El futbolista y el cura
"Ningún hombre es una isla, completo en sí mismo; cada hombre es un pedazo del continente, una parte de la tierra"
—John Donne
Un club de fútbol ficha como entrenador a un personaje repelente. Su manera de entender el mundo atenta contra los antiguos valores del club. Pero es un ganador y el club está desesperado por ganar. A cambio de victorias, o de la promesa de victorias, vende su alma al diablo. Decide que el éxito en el campo vale más que el honor, que ganar partidos justifica el sacrificio del señorío.
Hablamos, por supuesto, del Sunderland, equipo leyenda del noreste de Inglaterra, club triunfador a finales del siglo XIX y principios del XX. Hablamos de su decisión, anunciada hace una semana, de contratar a Paolo di Canio como entrenador. Di Canio, un ex jugador italiano, se ha definido durante años como fascista, en el sentido estricto de la palabra: no ha disimulado su admiración por Benito Mussolini. No solo lleva un tatuaje en el brazo con la palabra Dux, sobrenombre latino por el que al dictador italiano le gustaba que le conocieran, sino que él mismo lo confesó en 2005. “Soy fascista,” dijo. Aunque rápidamente, y curiosamente, agregó: “pero no soy racista”.
La distinción no convenció a David Milliband, un ex canciller laborista británico, que dimitió como vicepresidente del Sunderland nada más conocerse el nombramiento del italiano. El resto de la directiva del club careció de la misma claridad moral. El terror, muy real esta temporada, de descender a la Segunda División inglesa y la convicción de que Di Canio era el hombre indicado para evitar la catástrofe les nubló el pensamiento. Los que nombraron a un fascista como entrenador eran los mismos que unas semanas antes habían tomado la decisión de crear una alianza formal entre el club y la Fundación Nelson Mandela.
Tras recibir la carta de un decano, Di Canio asegura que rechaza el fascismo. ¿Lo dijo de corazón?)
Mandela fue el antiHitler del siglo XX, el líder cuya grandeza consistió en unir a un pueblo dividido, no en fomentar el odio y en masacrar a sus enemigos. Lo que hizo el Sunderland fue optar por agitar dos banderas, con una mano la de Mandela; con la otra, la de Mussolini, el amigo de Hitler. Los dos tiranos, creadores del original “eje del mal”, fueron aliados en la Segunda Guerra Mundial. Mussolini fue cómplice del exterminio de seis millones de judíos.
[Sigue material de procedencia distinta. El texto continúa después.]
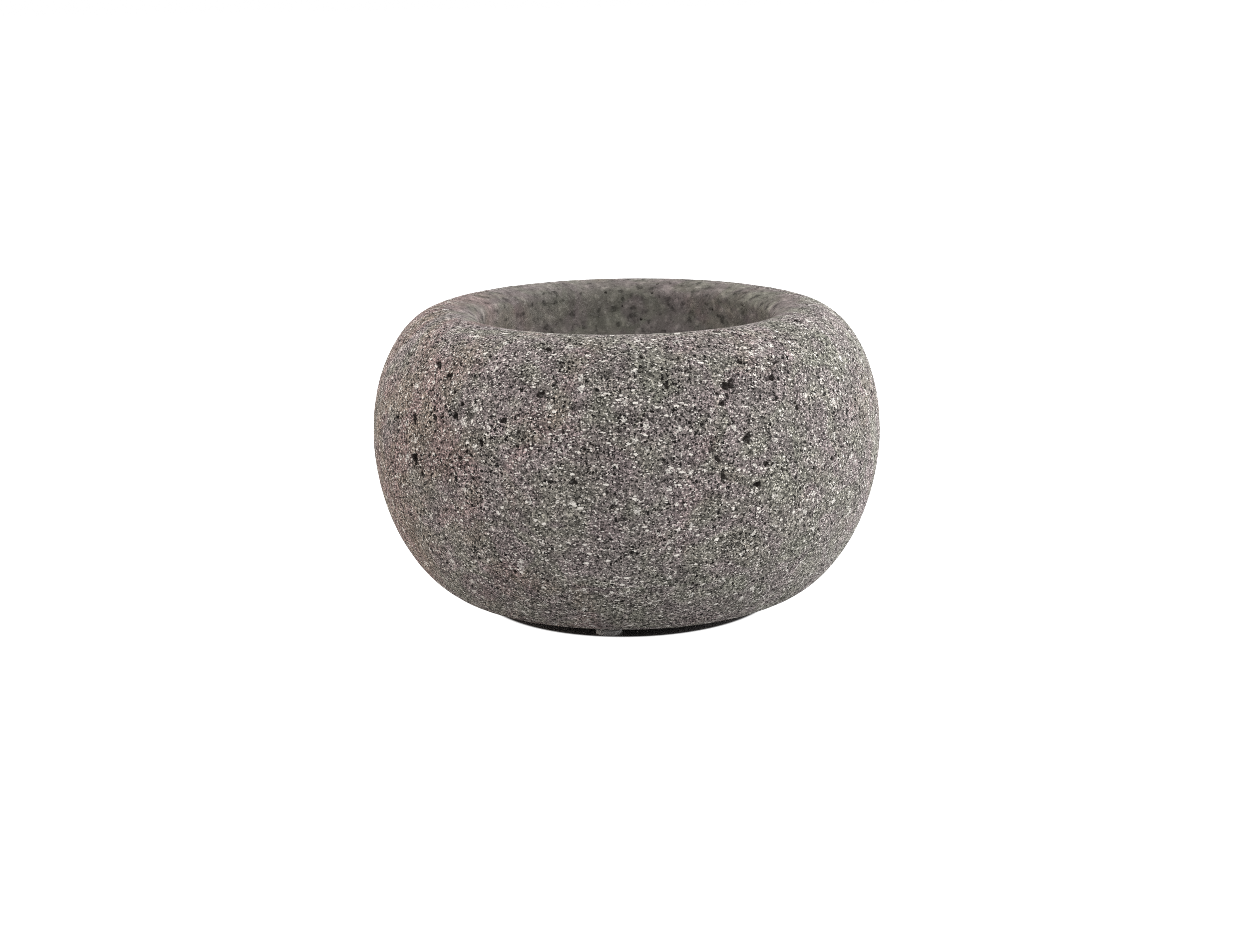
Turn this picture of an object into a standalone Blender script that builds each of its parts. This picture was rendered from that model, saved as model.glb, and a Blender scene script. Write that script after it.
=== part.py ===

Pero en una rueda de prensa el martes Di Canio se negó, con indisimulada irritación, a contestar preguntas sobre sus creencias políticas. El día siguiente un cura entró en la contienda. El decano de la catedral de Durham escribió una carta a Di Canio. Le dijo que siempre había sido un ‘supporter’ del Sunderland; le dijo que su madre había sido judía y había tenido parientes que murieron en los campos de concentración nazis; le explicó lo de la complicidad genocida de Mussolini con Hitler y lo inexplicable que era declararse fascista y no racista; le dijo que no quería que “tendencias tóxicas de extrema derecha” contagiaran a la juventud de su comunidad; le dijo que si no renunciaba públicamente al fascismo se le iba a poner muy difícil a él –el cura- mantenerse leal al club de su vida.
Y escribió una cosa más. Que el fútbol no era un isla, un fenómeno apartado del mundo. “La política y los deportes de alto perfil pertenecen, como la religión, a la totalidad de la vida”. Ahí estuvo la esencia del mensaje del decano de Durham, la gran verdad que Di Canio y los señores que lo contrataron habían querido negar.
Di Canio recapacitó. Las palabras del religioso tuvieron el impacto deseado y el italiano respondió, al final, como Dios manda. Renunció a sus antiguas herejías. En una declaración oficial dijo: “No soy político. No estoy afiliado a ninguna organización, no soy racista y no apoyo la ideología del fascismo. Respeto a todo el mundo”.
¿Lo dijo de corazón? Eso solo él lo sabe. Pero uno tiende a sospechar que el flirteo de Di Canio con el fascismo fue, en realidad, una chiquillada, la pose de machito de un adolescente de 44 años que no entendía lo que decía o pensaba. Lo importante es que, al menos mientras Di Canio siga en Inglaterra, no hay marcha atrás. El ambiente que rodea al fútbol se ha vuelto menos tóxico. Eso no pasa todos los días y representa una pequeña victoria, digna de celebrar.
Lo único que queda por ver ahora es si se borra ese estúpido tatuaje del brazo.